___ Material

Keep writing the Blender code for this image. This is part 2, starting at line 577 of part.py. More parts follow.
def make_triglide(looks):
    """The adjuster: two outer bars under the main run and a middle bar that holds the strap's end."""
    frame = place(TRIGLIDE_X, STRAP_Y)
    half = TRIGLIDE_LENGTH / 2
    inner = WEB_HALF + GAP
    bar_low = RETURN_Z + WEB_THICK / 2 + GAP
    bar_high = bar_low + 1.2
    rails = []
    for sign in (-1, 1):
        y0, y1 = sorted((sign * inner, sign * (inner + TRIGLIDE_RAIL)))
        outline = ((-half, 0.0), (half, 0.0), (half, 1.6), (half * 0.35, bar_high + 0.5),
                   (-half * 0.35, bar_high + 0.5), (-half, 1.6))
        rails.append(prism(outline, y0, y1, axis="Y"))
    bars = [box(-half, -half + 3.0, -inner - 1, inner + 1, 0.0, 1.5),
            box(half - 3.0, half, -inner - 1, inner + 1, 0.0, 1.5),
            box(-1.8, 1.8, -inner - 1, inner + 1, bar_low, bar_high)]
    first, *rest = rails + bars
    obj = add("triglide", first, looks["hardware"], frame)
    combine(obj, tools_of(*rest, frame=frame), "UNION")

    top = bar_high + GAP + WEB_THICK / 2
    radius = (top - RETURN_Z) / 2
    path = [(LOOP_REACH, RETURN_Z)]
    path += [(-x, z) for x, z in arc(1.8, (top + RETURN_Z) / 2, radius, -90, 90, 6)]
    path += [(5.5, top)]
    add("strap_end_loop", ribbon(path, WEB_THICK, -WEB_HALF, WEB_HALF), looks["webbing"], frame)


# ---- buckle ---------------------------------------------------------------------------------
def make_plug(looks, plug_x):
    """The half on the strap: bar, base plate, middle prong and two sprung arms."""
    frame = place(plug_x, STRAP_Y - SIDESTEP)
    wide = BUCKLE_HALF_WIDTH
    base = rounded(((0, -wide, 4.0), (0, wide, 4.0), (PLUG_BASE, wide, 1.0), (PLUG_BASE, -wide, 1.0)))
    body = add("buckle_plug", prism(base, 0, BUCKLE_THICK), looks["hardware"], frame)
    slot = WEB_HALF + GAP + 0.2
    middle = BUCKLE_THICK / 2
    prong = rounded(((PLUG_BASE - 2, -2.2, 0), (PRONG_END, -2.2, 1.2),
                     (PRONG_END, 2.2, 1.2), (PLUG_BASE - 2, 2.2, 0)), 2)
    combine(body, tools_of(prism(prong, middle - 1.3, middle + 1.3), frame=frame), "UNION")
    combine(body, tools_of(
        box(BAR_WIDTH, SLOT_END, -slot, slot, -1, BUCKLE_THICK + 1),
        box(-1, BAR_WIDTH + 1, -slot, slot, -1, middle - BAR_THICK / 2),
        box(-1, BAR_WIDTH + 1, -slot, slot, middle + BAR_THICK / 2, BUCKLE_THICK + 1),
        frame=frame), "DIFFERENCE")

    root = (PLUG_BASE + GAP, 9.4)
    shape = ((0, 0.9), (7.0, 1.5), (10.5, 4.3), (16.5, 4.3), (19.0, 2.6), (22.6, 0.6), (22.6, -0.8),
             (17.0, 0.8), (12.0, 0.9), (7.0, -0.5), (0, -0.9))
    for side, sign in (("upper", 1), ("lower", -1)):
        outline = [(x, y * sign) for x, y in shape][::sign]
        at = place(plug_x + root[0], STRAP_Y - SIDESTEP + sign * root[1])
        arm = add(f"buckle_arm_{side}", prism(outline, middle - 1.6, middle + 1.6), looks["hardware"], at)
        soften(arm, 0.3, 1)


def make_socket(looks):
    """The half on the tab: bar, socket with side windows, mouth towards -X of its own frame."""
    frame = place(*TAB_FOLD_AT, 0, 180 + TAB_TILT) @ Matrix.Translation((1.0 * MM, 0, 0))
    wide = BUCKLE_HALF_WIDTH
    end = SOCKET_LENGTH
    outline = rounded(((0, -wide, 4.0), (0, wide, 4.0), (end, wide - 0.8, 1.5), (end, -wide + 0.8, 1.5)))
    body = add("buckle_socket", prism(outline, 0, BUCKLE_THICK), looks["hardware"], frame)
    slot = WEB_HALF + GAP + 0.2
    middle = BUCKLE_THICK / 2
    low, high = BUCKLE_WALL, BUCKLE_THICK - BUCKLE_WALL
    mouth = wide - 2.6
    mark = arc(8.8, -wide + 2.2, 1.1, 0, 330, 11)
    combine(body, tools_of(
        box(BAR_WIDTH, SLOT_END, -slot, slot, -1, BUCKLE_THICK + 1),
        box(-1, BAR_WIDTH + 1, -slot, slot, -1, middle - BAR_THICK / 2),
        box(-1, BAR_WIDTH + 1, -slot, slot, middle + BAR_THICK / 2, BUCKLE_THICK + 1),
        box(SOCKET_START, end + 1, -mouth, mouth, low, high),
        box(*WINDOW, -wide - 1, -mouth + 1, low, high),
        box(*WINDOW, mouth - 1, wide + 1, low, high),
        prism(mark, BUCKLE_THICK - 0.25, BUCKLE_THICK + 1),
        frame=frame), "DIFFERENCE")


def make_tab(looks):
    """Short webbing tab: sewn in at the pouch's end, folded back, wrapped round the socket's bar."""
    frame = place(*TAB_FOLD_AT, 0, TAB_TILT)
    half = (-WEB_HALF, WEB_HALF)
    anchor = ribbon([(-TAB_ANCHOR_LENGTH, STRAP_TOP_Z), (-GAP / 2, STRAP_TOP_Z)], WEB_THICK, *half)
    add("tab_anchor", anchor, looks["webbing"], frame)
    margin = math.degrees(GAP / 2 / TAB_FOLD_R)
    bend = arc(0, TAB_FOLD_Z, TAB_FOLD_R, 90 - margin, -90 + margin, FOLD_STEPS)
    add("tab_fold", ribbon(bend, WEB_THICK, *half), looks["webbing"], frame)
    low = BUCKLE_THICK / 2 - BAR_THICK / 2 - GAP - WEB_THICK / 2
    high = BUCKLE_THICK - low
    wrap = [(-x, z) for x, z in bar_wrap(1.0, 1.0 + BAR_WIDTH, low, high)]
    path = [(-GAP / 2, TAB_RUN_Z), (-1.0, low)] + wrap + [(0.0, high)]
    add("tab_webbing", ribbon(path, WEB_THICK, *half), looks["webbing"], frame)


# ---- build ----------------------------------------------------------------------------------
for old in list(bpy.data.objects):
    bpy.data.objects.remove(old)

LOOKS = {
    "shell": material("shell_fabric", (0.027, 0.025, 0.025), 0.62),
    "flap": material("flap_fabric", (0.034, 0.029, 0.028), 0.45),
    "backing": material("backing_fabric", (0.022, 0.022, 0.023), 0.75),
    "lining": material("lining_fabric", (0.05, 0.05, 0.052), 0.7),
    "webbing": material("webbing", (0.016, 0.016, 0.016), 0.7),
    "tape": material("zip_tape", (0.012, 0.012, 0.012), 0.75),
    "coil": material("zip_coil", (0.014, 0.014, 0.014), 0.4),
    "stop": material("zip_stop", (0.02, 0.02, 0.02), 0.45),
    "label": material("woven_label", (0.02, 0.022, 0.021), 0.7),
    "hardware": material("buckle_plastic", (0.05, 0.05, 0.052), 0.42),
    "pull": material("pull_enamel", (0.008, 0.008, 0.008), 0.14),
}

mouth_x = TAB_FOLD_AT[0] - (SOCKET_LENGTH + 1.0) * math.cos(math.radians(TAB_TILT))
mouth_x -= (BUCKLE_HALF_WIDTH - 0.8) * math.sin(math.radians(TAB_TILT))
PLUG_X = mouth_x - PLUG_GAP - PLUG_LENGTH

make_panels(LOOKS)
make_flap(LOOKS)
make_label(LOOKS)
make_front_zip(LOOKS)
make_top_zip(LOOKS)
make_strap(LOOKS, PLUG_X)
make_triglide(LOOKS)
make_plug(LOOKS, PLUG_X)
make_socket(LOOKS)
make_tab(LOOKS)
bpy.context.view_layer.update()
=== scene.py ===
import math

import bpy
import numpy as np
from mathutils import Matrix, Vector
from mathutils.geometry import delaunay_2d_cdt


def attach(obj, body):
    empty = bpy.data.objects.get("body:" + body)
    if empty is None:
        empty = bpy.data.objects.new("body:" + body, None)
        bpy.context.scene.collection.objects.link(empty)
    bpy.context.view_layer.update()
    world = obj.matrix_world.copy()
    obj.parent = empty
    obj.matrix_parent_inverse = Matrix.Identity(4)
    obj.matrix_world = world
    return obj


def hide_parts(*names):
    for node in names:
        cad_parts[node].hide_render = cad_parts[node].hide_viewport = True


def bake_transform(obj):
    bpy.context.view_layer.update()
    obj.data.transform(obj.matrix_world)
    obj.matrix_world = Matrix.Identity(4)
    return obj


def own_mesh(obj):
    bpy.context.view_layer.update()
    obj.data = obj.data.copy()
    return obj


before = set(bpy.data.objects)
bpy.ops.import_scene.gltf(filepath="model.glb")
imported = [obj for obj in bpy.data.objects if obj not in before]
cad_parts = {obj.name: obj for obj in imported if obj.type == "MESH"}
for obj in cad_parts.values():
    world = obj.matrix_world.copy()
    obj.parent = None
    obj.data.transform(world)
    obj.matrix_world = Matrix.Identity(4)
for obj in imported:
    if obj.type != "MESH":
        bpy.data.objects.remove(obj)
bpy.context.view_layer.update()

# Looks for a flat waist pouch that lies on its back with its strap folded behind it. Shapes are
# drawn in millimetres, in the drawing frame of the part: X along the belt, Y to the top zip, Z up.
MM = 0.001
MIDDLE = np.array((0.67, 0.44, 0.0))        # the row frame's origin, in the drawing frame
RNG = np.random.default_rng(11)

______

### Exercise instructions
All lines above from the one containing "before = set(bpy.data.objects)" to the one containing "obj.data.transform(world)" must be repeated exactly, both lines included, and no others.

### Correct response
before = set(bpy.data.objects)
bpy.ops.import_scene.gltf(filepath="model.glb")
imported = [obj for obj in bpy.data.objects if obj not in before]
cad_parts = {obj.name: obj for obj in imported if obj.type == "MESH"}
for obj in cad_parts.values():
    world = obj.matrix_world.copy()
    obj.parent = None
    obj.data.transform(world)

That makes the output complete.